- **INFORMATION SUPPLIED**:
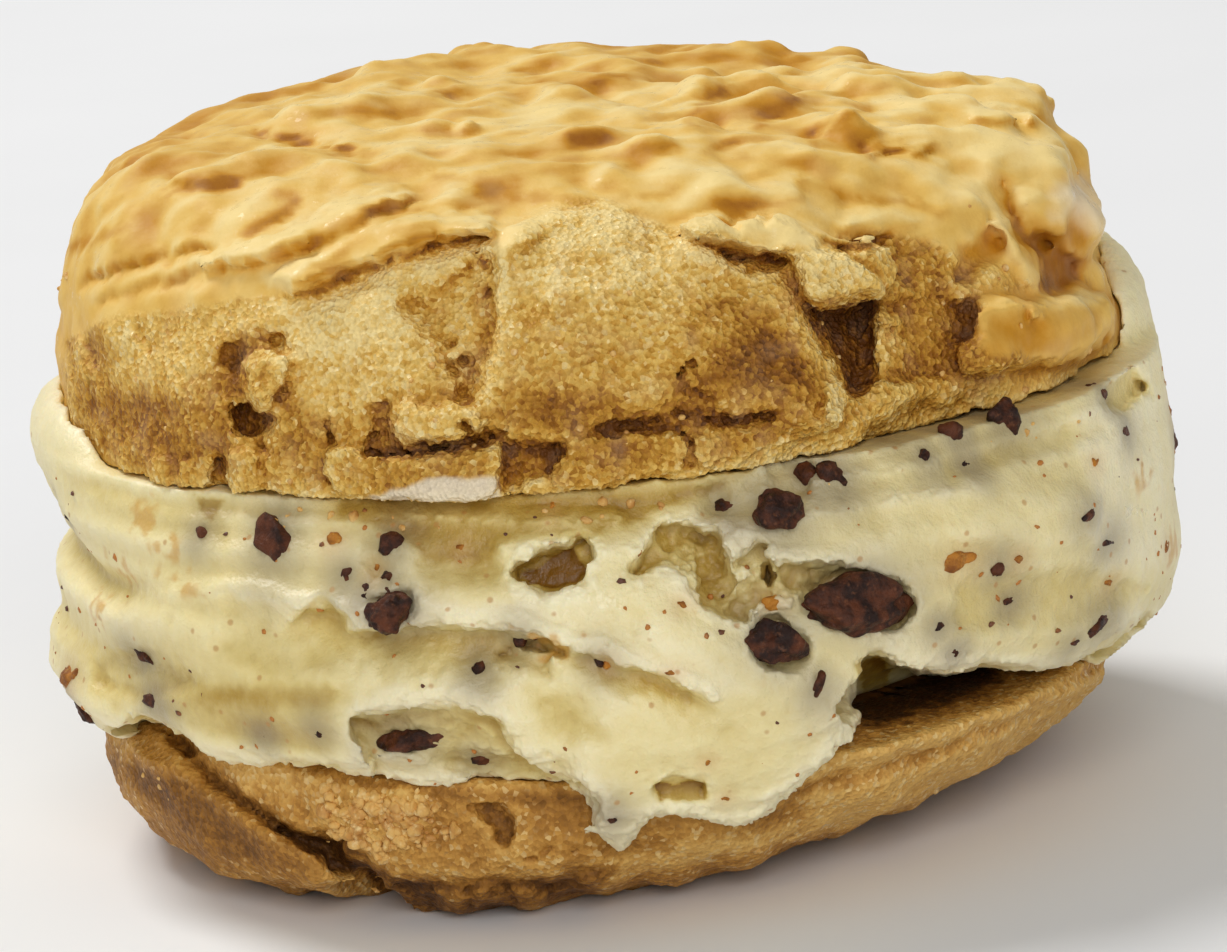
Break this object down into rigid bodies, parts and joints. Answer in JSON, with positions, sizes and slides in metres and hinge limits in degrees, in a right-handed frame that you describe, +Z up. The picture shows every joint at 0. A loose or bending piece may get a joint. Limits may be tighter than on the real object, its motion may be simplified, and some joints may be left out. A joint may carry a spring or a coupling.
{
  "type": "ice cream sandwich",
  "caption": "Ice cream sandwich: a thick slab of chocolate chip ice cream bulging out between fork-marked peanut butter cookies, the upper one cracked and crumbly at the front.",
  "frame": {"origin": "centre of the plain flat spot in the middle of the underside, at z = 0, the level the sandwich rests on", "axes": "+Z up through the layers; -Y towards the broken front seen in the picture; +X to the right as seen from the front"},
  "size_m": [0.0846, 0.085, 0.0539],
  "materials": {
    "baked_cookie": "matte, sugary and crumbly",
    "ice_cream": "soft, slightly wet",
    "chocolate": "satin, rough broken faces"
  },
  "bodies": {
    "root": {"bottom_cookie": "baked_cookie", "ice_cream": "ice_cream", "top_cookie": "baked_cookie", "chunk_large": "chocolate", "chunk_upper": "chocolate", "chunk_middle": "chocolate", "chunk_left": "chocolate", "chunk_low": "chocolate"}
  },
  "joints": []
}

- **EXERCISE PROMPT**: All of the material must be reproduced exactly.

- **RIGHT ANSWER**:
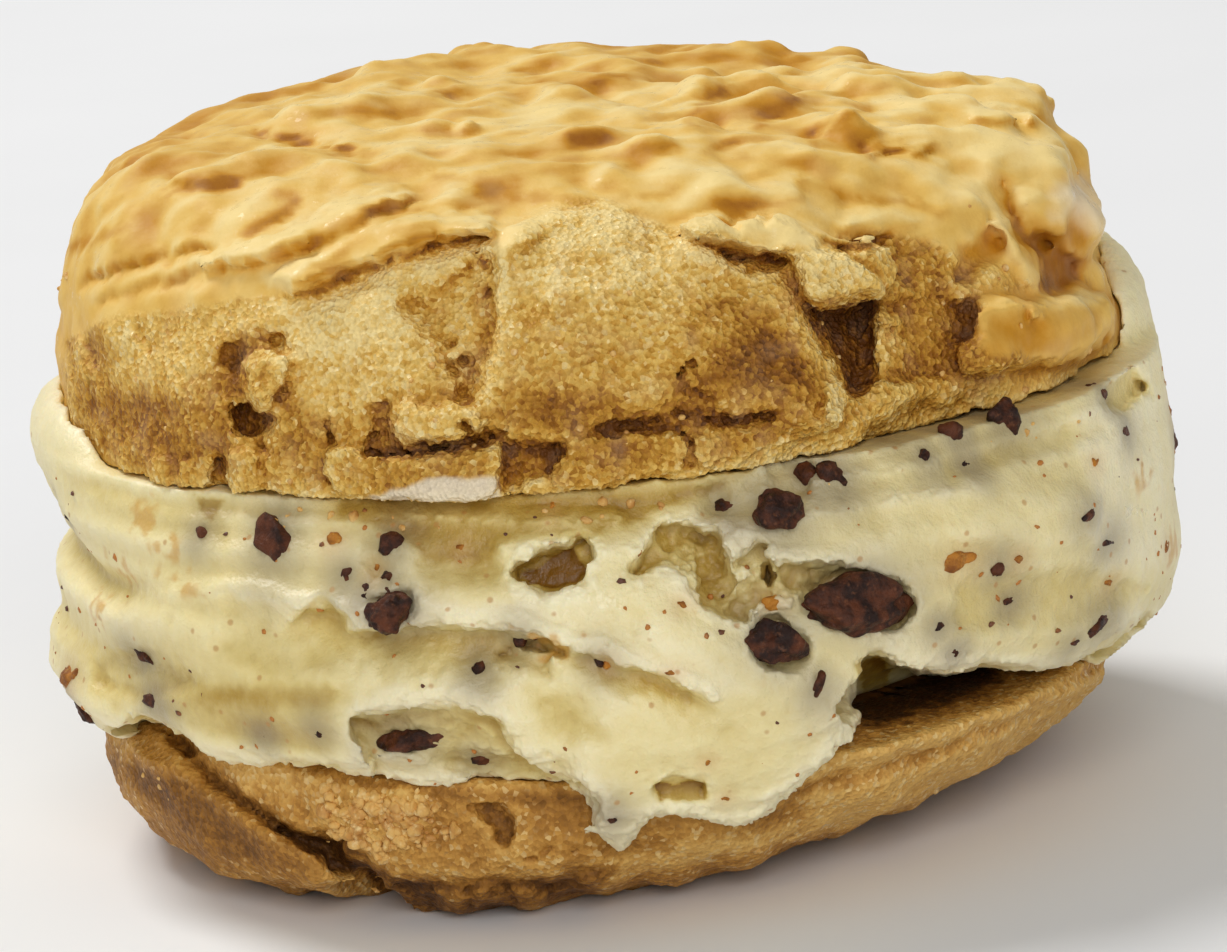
Break this object down into rigid bodies, parts and joints. Answer in JSON, with positions, sizes and slides in metres and hinge limits in degrees, in a right-handed frame that you describe, +Z up. The picture shows every joint at 0. A loose or bending piece may get a joint. Limits may be tighter than on the real object, its motion may be simplified, and some joints may be left out. A joint may carry a spring or a coupling.
{
  "type": "ice cream sandwich",
  "caption": "Ice cream sandwich: a thick slab of chocolate chip ice cream bulging out between fork-marked peanut butter cookies, the upper one cracked and crumbly at the front.",
  "frame": {"origin": "centre of the plain flat spot in the middle of the underside, at z = 0, the level the sandwich rests on", "axes": "+Z up through the layers; -Y towards the broken front seen in the picture; +X to the right as seen from the front"},
  "size_m": [0.0846, 0.085, 0.0539],
  "materials": {
    "baked_cookie": "matte, sugary and crumbly",
    "ice_cream": "soft, slightly wet",
    "chocolate": "satin, rough broken faces"
  },
  "bodies": {
    "root": {"bottom_cookie": "baked_cookie", "ice_cream": "ice_cream", "top_cookie": "baked_cookie", "chunk_large": "chocolate", "chunk_upper": "chocolate", "chunk_middle": "chocolate", "chunk_left": "chocolate", "chunk_low": "chocolate"}
  },
  "joints": []
}